Edge cases recur. The denial of a technical stop, as in the Morales affair, is treated by international lawyers as a potential violation of customary norms on the immunity of heads of state in transit, though no binding adjudication has resolved the question. Sanctions regimes complicate matters: aircraft owned by entities listed under U.S. Office of Foreign Assets Control designations, or by EU Council Regulation listings, may be denied refueling services even when overflight is granted. Following the February 2022 invasion of Ukraine, EU member states closed their airspace to Russian state and commercial aircraft, eliminating technical-stop options across the continent and forcing rerouting through Turkish and Central Asian airspace.
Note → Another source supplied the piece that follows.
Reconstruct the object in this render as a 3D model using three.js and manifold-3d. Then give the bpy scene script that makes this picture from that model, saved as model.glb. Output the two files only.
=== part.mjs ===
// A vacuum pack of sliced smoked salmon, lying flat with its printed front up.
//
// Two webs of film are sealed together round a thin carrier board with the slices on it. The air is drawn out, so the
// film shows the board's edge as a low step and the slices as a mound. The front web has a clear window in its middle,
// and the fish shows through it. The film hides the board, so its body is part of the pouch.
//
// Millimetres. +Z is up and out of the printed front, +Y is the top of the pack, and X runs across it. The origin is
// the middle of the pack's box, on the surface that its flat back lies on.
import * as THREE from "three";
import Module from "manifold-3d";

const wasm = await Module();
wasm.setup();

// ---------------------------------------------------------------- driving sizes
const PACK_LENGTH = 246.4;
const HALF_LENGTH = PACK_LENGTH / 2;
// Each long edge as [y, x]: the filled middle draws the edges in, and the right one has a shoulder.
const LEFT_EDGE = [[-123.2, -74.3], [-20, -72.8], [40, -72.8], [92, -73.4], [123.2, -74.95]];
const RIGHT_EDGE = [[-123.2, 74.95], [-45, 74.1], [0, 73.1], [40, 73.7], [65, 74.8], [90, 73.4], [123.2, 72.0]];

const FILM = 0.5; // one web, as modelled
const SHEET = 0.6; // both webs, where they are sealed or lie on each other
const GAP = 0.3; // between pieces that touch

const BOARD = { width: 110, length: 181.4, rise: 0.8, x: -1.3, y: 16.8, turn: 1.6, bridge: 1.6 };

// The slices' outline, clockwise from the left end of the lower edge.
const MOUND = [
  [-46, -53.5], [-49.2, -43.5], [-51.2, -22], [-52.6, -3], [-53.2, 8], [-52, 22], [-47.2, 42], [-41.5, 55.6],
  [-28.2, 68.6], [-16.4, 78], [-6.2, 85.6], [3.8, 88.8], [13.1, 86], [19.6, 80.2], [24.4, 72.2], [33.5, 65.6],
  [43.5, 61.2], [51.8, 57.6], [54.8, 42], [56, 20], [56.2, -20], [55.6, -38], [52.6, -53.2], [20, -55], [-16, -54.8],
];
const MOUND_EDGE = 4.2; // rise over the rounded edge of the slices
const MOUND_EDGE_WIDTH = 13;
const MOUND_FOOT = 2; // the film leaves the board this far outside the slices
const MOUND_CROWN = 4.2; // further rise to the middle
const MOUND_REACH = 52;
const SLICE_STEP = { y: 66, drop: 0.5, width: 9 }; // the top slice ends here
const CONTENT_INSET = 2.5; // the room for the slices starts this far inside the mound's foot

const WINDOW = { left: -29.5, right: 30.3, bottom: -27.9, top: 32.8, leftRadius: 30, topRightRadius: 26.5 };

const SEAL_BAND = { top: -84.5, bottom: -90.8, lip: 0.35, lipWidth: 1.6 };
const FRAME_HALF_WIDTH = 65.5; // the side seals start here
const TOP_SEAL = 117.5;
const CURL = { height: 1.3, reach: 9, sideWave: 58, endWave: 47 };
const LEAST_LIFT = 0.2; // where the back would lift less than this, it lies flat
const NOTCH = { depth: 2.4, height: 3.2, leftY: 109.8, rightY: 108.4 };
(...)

Climate-driven disclosure pressures have also begun to make even technical stops by VIP aircraft politically visible.

For the working practitioner — a desk officer drafting a clearance note, a protocol chief sequencing a foreign minister's itinerary, or a journalist parsing a leader's travel manifest — the technical stop is the lowest-friction instrument in the diplomatic toolkit and the one most easily weaponized when bilateral relations deteriorate. Recognizing whether a halt is genuinely technical or has been engineered to permit a deniable sidebar meeting is a recurring interpretive task, and the granting or withholding of such clearance remains an underappreciated lever of statecraft.

Example

In July 2013, Austrian authorities permitted Bolivian President Evo Morales's aircraft a technical stop in Vienna after France and Portugal abruptly revoked overflight clearances, triggering a regional diplomatic crisis.

Frequently asked questions

No, provided passengers remain airside and do not formally enter the territory. The Chicago Convention's non-traffic-purposes provision and most national immigration codes treat the aircraft cabin as outside the immigration zone. Should any passenger require deplaning into the terminal, transit-without-visa arrangements or a courtesy visa waiver from the host foreign ministry becomes necessary.